Tuesday, December 04, 2007

Breaking the Silence In Newark

By Kelly Jean Cogswell

In the Sunday New York Times, there was an article about queers in Newark, and the delights of the virulent homophobia they face, including verbal harassment, violence, political bias, and scorn from the police, but no mention at all that the city is eighty percent African American. I guess it was enough to show the photos -- all black except for one Hispanic guy.

Why skip that detail in a portrait of the city? Because somebody might accuse the writer of implying that black people are more homophobic than whites? Or because nobody wants to admit that we don't all share the advances of the LGBT community that pundits like Andrew Sullivan keep declaring passé?

Newark is just a couple of miles from Christopher Street, but the activists there might as well be in Zimbabwe for all the support they get. Since Sakia Gunn was murdered four years ago, queers have been trying to get a LGBT center established, but have had no luck maneuvering through the politics at city hall, though Mayor Cory Booker did manage to get a rainbow flag hung last June earning himself a flood of hate mail. Zimbabwe, at least has the eyes of the world. Who's watching Newark?

Laquetta Nelson tried to get a PFLAG chapter started and couldn't get anyone to turn up. I've spoken to her in the past. She's a persistent woman. If she can't fill a room, it's because many people just aren't out, not from political reticence, but because they're afraid for their lives.

I know homophobia in Newark is complicated by other problems. The city's drawing new businesses, new arts centers, but the neighborhoods are a mess. There are gangs, and drugs. Nobody's safe. But why is it always us that has to wait? Why, a few miles from wealthy New York, are Newark queers so poor the only place they can have to themselves is a drop-in center in some crappy building on the outskirts of town where everybody coming and going is so vulnerable they don't want the address printed? Forget the comfort of gay bar, or a neighborhood like Chelsea.

Queers looking for company, for community, have to leave home, cross the river like the young women who tried to leave behind all that hate and violence, but found it renewed in the person of Dwayne Buckle. When they defended themselves and cut the guy, who got busted? Who's sitting in jail? Where is our community for them?

Sometimes I want to scream at all the professional "activists" in New York and San Francisco with their fresh scrubbed rainbow of faces and ask if they remember what it's like to struggle? For many of us, things like gay marriage are just icing on the cake. Plenty of us haven't had the main course yet, aren't even at the table.

It often comes down to class, the thing we Americans are terrible at. We can fill a room full of all kinds of skin tones, but when we open our educated mouths the diversity seems just an illusion.
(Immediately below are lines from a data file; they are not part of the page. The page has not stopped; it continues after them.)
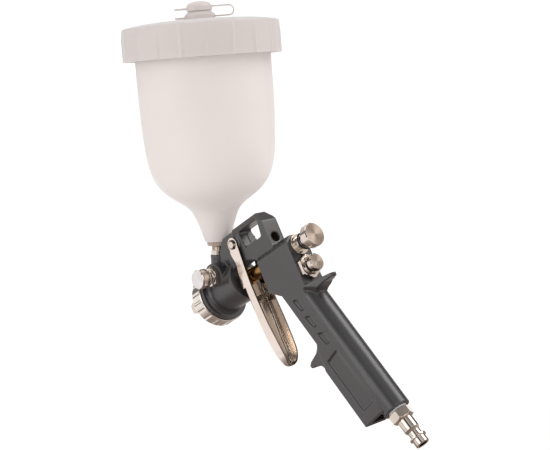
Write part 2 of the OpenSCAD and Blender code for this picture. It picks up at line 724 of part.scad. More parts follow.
gun_body();
gallery_plug();
fluid_nozzle();
air_distributor();
air_cap();
air_cap_ring();
cap_snap_ring();
fluid_needle();
needle_carrier();
needle_seal();
packing_nut();
needle_spring();
fluid_bush();
fluid_knob();
fluid_oring();
trigger();
trigger_pin();
pin_clip();
air_valve_stem();
valve_gland();
stem_seal();
air_valve_seat();
air_valve_spring();
air_valve_nut();
air_spindle();
air_oring();
air_knob();
fan_gland();
fan_spindle();
fan_oring();
fan_knob();
cup_inlet();
cup();
cup_collar();
cup_filter();
lid_gasket();
cup_lid();
vent_collar();
vent_cap();
vent_tether();
plug_seal();
air_plug();
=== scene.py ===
"""Looks for the spray gun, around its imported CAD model.

Everything is in metres in the part's own frame: the origin is the fluid nozzle's tip, +X runs
to the rear along the needle and +Z is up. Lengths below are written in millimetres and scaled
by MM where a mesh is made.
"""
import math

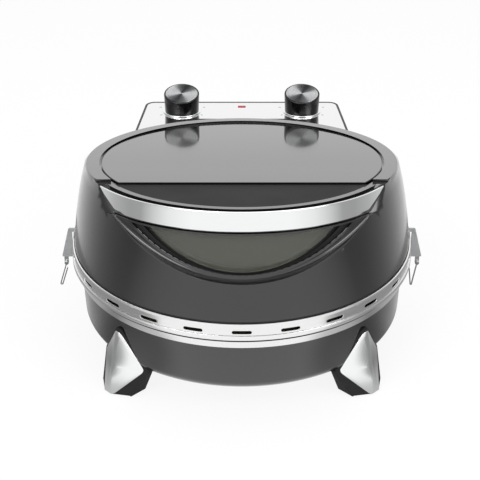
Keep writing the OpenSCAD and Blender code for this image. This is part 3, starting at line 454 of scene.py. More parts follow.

And the queers in Newark aren't just black, many are poor. The article didn't really say that either, just that queers had to grapple with poverty in the city as if it weren't their own.

Maybe that's embarrassing, too, to describe someone as poor. Instead, one twenty-year old man was "homeless and jobless ... effectively orphaned." Avoiding words like unemployed, abandoned, broke, his condition sounds temporary, almost like a choice.

If only it were enough to wrap people in the cotton wool of civilizing language. If only by refusing to use the word "black" you could erase the tentacles of homophobia entwined in African American culture and pretend like it doesn't take some extra effort to yank them out.

Though maybe the writer, if he didn't want to get published in the New York Times, would be seething with rage, his words burning holes in the paper. Still, those gaps of silence are disturbing. They hide the truth of things, the roots.

Homophobia is everywhere, and everywhere has grafted itself onto the culture of the host like a parasite mutating to protect itself from changes in other victims nearby. Things have changed for middle-class urban whites? Don't count on the same for trailer trash.

And like athlete's foot loves the humidity of the locker room, homophobia loves the sweltering air of religion, whether it lives in a mosque or Pentecostal storefront or cathedral with spires reaching towards the sky.

Lucky Newark, the first black presidential candidate thinks it's okay to pander to homophobic black voters by welcoming anti-gay preachers into his Big, All-embracing, Non-partisan, "I'm a Better Feminist than Hillary" Tent. Do I hear an amen, brother? Pack your bags. We've been sold down the river again.